Tutto questo pippone - perdonatemi - per introdurre Ma siamo ancora qui a parlarne?, opera che si pone nell'intersezione tra romanzo grafico, memoir a fumetti e manifesto di un femminismo che nasce nella più paradossale delle epoche: la nostra. Nonostante, infatti, quasi un secolo di lotte e nonostante le infinite possibilità di comunicazione e confronto date da internet, non è difficile rivedersi nelle prime pagine disegnate da Cleo Bissong. Sono pagine quasi mute eppure sappiamo benissimo cosa sta pensando la protagonista perché, anche se magari in situazioni diverse, siamo state quella ragazza anche noi.
In quelle prime pagine, la protagonista si trova in palestra e nonostante tutto quello che sa sul femminismo - nonostante tutto quello in cui crede - finisce per mettersi a confronto con le altre ragazze presenti, un'imbarazzante battaglia silenziosa da cui esce sconfitta.
Ma perché, dopo tutto quello che le donne hanno pensato, detto e scritto per decenni sulla necessità scrollarsi di dosso gli stereotipi di genere, la violenza maschilista, le imposizioni sociali eccetera eccetera, nonostante le idee sul body positive e la liberazione sessuale, continuiamo a soffrire per cose che sappiamo essere sbagliate? E perché facciamo così tanta fatica a trovare qualcunə con cui parlarne senza vergogna?

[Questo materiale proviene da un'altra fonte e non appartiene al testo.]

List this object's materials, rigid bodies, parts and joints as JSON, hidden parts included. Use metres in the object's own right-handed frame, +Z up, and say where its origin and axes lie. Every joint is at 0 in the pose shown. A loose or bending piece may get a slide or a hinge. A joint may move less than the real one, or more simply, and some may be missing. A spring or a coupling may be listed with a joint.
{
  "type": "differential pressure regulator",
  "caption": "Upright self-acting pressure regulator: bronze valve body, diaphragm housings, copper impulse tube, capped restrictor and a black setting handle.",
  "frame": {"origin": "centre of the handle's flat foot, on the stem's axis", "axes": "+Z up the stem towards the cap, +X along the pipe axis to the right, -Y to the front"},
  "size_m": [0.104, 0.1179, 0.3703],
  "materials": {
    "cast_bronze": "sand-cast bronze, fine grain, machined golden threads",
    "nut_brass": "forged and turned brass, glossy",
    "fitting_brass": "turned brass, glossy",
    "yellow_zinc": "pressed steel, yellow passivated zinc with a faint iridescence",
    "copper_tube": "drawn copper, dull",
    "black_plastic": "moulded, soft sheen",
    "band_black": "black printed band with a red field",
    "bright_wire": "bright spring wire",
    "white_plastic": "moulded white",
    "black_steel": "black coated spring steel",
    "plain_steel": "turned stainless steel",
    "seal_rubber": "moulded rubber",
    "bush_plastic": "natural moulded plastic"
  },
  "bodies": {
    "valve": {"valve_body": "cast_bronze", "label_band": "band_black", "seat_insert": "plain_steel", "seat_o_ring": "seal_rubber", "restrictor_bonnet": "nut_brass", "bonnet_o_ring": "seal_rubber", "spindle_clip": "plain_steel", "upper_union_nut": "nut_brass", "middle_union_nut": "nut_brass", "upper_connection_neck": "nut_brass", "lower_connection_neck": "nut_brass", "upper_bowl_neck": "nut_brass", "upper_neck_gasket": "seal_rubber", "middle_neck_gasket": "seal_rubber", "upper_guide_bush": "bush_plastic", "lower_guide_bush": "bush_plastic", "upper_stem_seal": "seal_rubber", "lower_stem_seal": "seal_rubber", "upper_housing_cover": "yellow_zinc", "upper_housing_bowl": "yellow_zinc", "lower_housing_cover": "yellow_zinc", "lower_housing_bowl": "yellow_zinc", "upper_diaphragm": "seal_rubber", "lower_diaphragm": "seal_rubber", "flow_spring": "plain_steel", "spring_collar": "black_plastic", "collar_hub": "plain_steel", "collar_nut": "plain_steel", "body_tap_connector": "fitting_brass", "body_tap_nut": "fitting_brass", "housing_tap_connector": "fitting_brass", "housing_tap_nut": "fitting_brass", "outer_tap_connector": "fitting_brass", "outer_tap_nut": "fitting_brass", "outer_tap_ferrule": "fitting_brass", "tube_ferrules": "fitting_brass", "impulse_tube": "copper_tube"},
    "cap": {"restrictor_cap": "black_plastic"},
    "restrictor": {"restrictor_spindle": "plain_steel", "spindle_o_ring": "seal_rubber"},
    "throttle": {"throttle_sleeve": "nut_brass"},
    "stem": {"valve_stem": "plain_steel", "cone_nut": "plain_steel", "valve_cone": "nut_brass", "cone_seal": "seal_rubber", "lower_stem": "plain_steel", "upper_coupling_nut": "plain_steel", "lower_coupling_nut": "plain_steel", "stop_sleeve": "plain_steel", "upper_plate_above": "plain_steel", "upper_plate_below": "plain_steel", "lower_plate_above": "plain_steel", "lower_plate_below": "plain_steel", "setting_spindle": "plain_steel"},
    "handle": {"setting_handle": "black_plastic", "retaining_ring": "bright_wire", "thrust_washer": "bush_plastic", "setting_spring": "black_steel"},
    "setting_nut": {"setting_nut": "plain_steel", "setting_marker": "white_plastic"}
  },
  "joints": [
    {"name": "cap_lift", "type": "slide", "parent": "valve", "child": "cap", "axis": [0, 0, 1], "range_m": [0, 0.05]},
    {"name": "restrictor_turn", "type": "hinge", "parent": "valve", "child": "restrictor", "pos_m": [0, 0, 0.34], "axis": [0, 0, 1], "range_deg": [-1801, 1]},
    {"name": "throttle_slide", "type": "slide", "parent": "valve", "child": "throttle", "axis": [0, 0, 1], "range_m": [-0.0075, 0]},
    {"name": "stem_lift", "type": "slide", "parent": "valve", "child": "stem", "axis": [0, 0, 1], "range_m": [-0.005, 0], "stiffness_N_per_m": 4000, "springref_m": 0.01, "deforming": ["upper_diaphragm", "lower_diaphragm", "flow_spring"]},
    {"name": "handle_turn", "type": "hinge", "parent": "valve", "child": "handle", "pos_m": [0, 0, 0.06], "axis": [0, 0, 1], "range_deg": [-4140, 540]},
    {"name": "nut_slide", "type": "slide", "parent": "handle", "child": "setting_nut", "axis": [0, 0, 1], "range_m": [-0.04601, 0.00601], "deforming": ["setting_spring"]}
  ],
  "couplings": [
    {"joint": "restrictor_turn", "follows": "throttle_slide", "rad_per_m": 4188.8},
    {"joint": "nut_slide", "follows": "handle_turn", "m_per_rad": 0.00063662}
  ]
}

Sono queste le domande che si pone Cleo Bissong e a cui cerca, insieme a noi, di trovare delle risposte. I corpi e le aspettative - mantenute o disattese che siano - sui corpi che vorremmo distruggere ma che sono sempre presenti, insieme ai modelli estetici e comportamentali irraggiungibili che non siamo riuscitə a ignorare e che vengono continuamente riproposti da quegli stessi canali che pure ci parlano di lotta al patriarcato e rivendicazione del desiderio. La liberazione sessuale che si traduce in una sorta di dovere, la possibilità di parlarne sì, ma di farlo ancora, sempre attraverso la lente del piacere maschile, o l'obbligo sociale di performare la propria vita sessuale in modo narrativamente interessante per quelle chiacchierate in cui poi, in realtà, non si riesce mai a spostare l'attenzione su tutto quello che spaventa, ferisce o che semplicemente non riusciamo a capire.
Bissong prende in prestito la pratica femminista del mettere collettivamente in discussione il personale per costruire un confronto davvero sincero e utile, il fare politica partendo dall'ascolto del proprio corpo, dei suoi bisogni e dei suoi desideri.
Il risultato è un racconto fondamentale - soprattutto per le lettrici e i lettori più giovani - che decostruisce le certezze preconfezionate e superficiali, spesso veicolate a mezzo social ma non solo, per mettere finalmente al centro una riflessione quanto mai urgente su come stiamo al mondo e su che tipo di relazioni intessiamo con lə altrə.
Lo stile di disegno è semplice, diretto ed espressivo, quasi cartoonesco a volte, e le figure si muovono libere in ambienti inesistenti o solo accennati, come a sottolineare l'universalità dei loro problemi. Ma siamo ancora qui a parlarne? è un lungo monologo a fumetti in cui l'autrice rompe la quarta parete più volte, riporta alla mente ricordi del passato, si affida a metafore, urla parole che occupano anche mezza tavola, immagina corpi alieni, spaventosi come è spaventoso non trovare la chiave di lettura giusta per riuscire a conoscersi, fantastica su situazioni paradossali perché è solo tramite il paradossi che può raccontare l'assurdità di tanti aspetti del nostro presente.